Sometimes we massacred a whole village in revenge for one of our boys. Over there it seemed right, here it horrifies me. I remember one little girl lying in the dust like a broken doll with no arms or legs. And yet we went on being surprised that they didn't love us. [page 23]

 

Whenever I see mountains now I get the feeling I'm going to get bombed. Once, during a bombardment, I saw a girl just kneeling and crying and praying. I wonder who she was praying to. [page 76]

 

 

Evil and secrecy

 

'This is classified information! You can't go around telling everyone your son has been killed! Don't you know that's not allowed?' [page 83]

 

'It's forbidden for them to be buried together. They have to be spread about the rest of the cemetery.' [page 87]

 

 

Soul — abandoned and found

 

In the middle of the road a young Afghan woman kneels by her dead child, howling. I thought only wounded animals howled like that. [pages 5-6]

 

Why is it that seventeen- and eighteen-year-olds find it easier to kill than thirty-year-olds, for example? Because they have no pity, that's why. [page 90]

 

Who was it described the insane as 'those whom life has taken by surprise'? [page 147]

 

In these conditions good men get better and the bad get even worse. [page 41]

 

 

 A telling non sequitur

 

I know I'll never be needed the way I was there. I saw the most incredible rainbows there, great high columns of colour all over the sky.
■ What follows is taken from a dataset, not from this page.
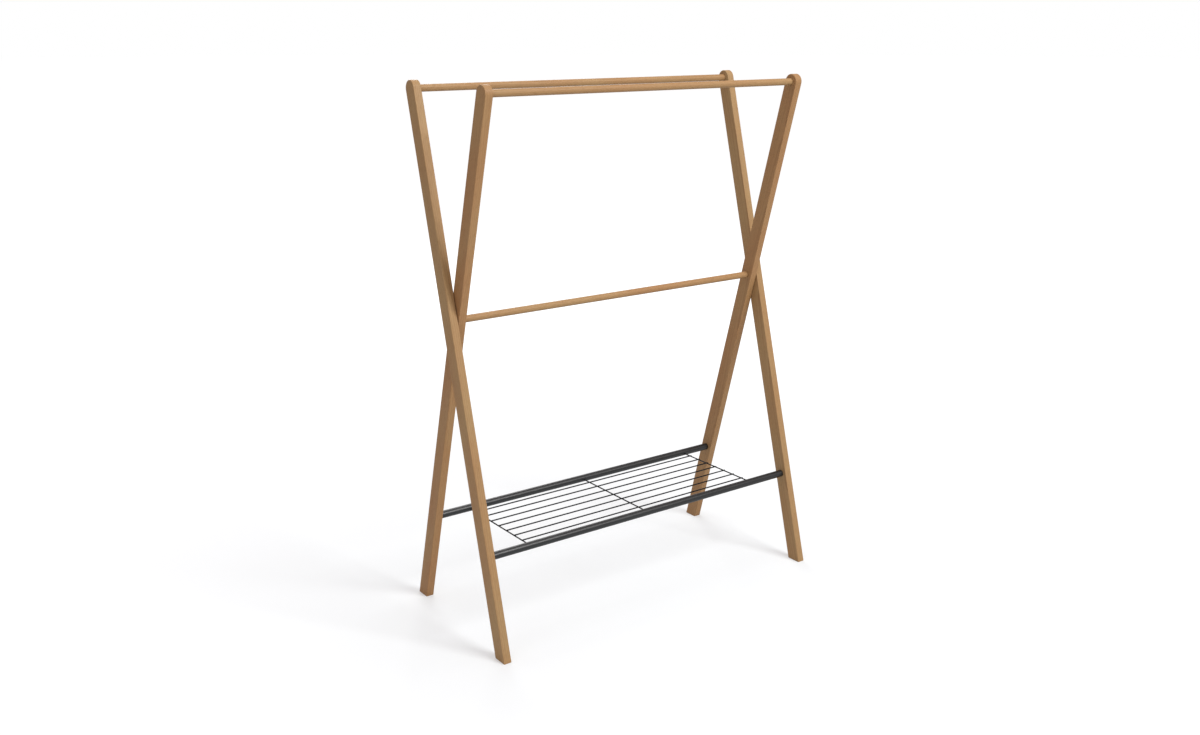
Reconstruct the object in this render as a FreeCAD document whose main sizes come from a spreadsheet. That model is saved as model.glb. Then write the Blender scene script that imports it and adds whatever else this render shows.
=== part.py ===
import FreeCAD, Part
import math
import os
import Sketcher

# Folding clothes rack.  Two wooden frames cross like scissors and turn on one
# axle: the outer frame leans from the front feet up to the rear hanging rail,
# the inner frame from the rear feet up to the front hanging rail.  A wire shelf
# is hinged on the inner frame's low tube and hooks on to the outer frame's.
# X runs along the rails, Y from front to back, Z up; the floor is at Z = 0.

SIZES = {
    # Overall
    "rack_height": 1540.0,
    "rack_width": 1144.0,
    "top_spread": 326.0,      # between the axes of the two hanging rails
    "foot_spread": 485.0,     # between the leg centre lines at the floor
    # Legs
    "leg_width": 45.0,
    "leg_thick": 24.0,
    "leg_edge": 2.0,          # rounding of the long edges
    "leg_gap": 1.2,           # between an inner leg and an outer leg
    # Wooden rails
    "rail_dia": 20.0,
    "axle_rail_dia": 20.0,    # the middle rail, on the axle
    "rail_seat": 14.0,        # depth of the blind hole that a rail is glued in
    "glue_gap": 0.05,
    "rail_chamfer": 1.0,
    "bar_chamfer": 0.4,       # at the ends of wires, pins and pegs
    # Axle
    "pin_dia": 8.0,
    "pin_grip": 40.0,         # length held inside the middle rail
    "pin_reach": 16.0,        # depth of the hole in the outer leg
    "run_gap": 0.05,          # radial clearance of a turning fit
    "end_play": 0.5,
    "washer_dia": 22.0,
    "washer_play": 0.4,
    # Steel tubes that carry the shelf
    "tube_dia": 22.0,
    "tube_wall": 1.5,
    "tube_height": 277.0,
    "tube_play": 0.5,         # end clearance of the tube that turns
    "plug_length": 24.0,
    "peg_dia": 6.0,
    "peg_seat": 14.0,         # depth of the hole in the leg
    "peg_grip": 16.0,         # depth of the hole in the plug
    # Wire shelf
    "wire_dia": 4.0,
    "wire_pitch": 42.0,
    "wire_overhang": 2.0,     # of a long wire past the end cross wire's axis
    "weld_sink": 2.0,         # of a long wire into a cross wire
    "grid_inset": 105.0,      # from the inner leg to the end cross wire
    "wire_entry": 3.5,        # of a cross wire into the hinged tube
    "hook_gap": 7.8,          # between the fixed tube and the hook
    "hook_bend": 3.5,         # radius of the hook's bend, at the wire's axis
    # Catch lugs on the fixed tube
    "lug_width": 12.0,
    "lug_thick": 2.0,
    "lug_rise": 0.25,         # of the lug's underside above the tube's
    "lug_play": 0.5,
}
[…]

I'll never see rainbows like those again, covering the whole sky. [page 139]

 

 

Mother's loss

 

He'd hidden presents under the Christmas Tree. Mine was a big scarf. A big black scarf.

 

'Why did you choose black, my love?' I asked.

 

'There were various colours there, Mama, but by the time I got to the front of the queue there was only black left. Anyhow it suits you.'

 

I buried him in that scarf, and wore it for two years afterwards. [page 63]

 

 

Widow's grief

 

The most terrible thing was getting used to the thought that I must stop waiting, because there was no one to wait for. [page 166]

 

Can you hear me? [page 106]

 

 

The moral? — The people most likely to read Zinky Boys are those least likely to need its message

 

Isn't that the way it pretty much always works?

 

I often wonder who we're writing to.